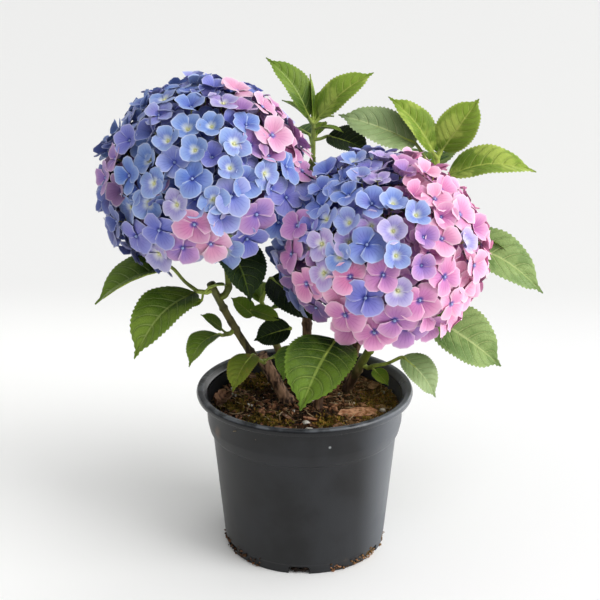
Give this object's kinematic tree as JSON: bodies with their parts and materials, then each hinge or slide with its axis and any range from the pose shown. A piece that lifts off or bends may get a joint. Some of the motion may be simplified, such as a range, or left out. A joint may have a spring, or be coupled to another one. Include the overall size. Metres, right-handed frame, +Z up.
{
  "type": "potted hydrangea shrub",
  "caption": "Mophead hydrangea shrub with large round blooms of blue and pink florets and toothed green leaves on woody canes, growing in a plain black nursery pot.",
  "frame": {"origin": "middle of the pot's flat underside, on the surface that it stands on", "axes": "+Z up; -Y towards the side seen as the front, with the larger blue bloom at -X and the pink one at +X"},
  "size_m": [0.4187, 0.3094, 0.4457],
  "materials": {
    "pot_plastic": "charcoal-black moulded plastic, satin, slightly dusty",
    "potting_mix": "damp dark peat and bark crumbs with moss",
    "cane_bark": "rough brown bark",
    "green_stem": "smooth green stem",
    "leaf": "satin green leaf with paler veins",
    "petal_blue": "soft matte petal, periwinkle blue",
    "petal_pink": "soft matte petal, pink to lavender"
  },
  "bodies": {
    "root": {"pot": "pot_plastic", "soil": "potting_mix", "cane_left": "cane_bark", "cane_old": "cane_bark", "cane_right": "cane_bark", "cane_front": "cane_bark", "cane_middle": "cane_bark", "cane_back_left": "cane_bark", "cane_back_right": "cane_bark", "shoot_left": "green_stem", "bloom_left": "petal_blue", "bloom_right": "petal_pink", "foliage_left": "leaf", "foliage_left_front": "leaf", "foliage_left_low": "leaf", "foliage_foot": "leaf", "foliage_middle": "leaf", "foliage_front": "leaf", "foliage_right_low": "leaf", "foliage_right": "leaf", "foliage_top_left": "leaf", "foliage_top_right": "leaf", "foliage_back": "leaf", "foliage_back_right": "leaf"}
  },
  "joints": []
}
──────
**GIVEN PROBLEM:**
Write out the whole listing exactly.

**REPLY TO THE TASK:**
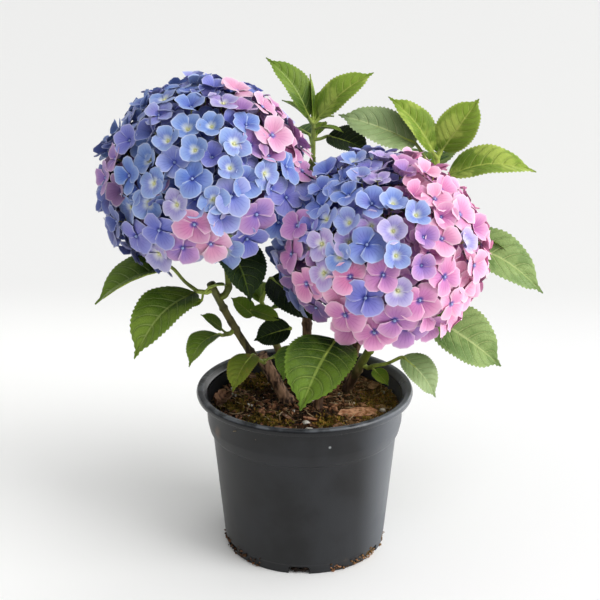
Give this object's kinematic tree as JSON: bodies with their parts and materials, then each hinge or slide with its axis and any range from the pose shown. A piece that lifts off or bends may get a joint. Some of the motion may be simplified, such as a range, or left out. A joint may have a spring, or be coupled to another one. Include the overall size. Metres, right-handed frame, +Z up.
{
  "type": "potted hydrangea shrub",
  "caption": "Mophead hydrangea shrub with large round blooms of blue and pink florets and toothed green leaves on woody canes, growing in a plain black nursery pot.",
  "frame": {"origin": "middle of the pot's flat underside, on the surface that it stands on", "axes": "+Z up; -Y towards the side seen as the front, with the larger blue bloom at -X and the pink one at +X"},
  "size_m": [0.4187, 0.3094, 0.4457],
  "materials": {
    "pot_plastic": "charcoal-black moulded plastic, satin, slightly dusty",
    "potting_mix": "damp dark peat and bark crumbs with moss",
    "cane_bark": "rough brown bark",
    "green_stem": "smooth green stem",
    "leaf": "satin green leaf with paler veins",
    "petal_blue": "soft matte petal, periwinkle blue",
    "petal_pink": "soft matte petal, pink to lavender"
  },
  "bodies": {
    "root": {"pot": "pot_plastic", "soil": "potting_mix", "cane_left": "cane_bark", "cane_old": "cane_bark", "cane_right": "cane_bark", "cane_front": "cane_bark", "cane_middle": "cane_bark", "cane_back_left": "cane_bark", "cane_back_right": "cane_bark", "shoot_left": "green_stem", "bloom_left": "petal_blue", "bloom_right": "petal_pink", "foliage_left": "leaf", "foliage_left_front": "leaf", "foliage_left_low": "leaf", "foliage_foot": "leaf", "foliage_middle": "leaf", "foliage_front": "leaf", "foliage_right_low": "leaf", "foliage_right": "leaf", "foliage_top_left": "leaf", "foliage_top_right": "leaf", "foliage_back": "leaf", "foliage_back_right": "leaf"}
  },
  "joints": []
}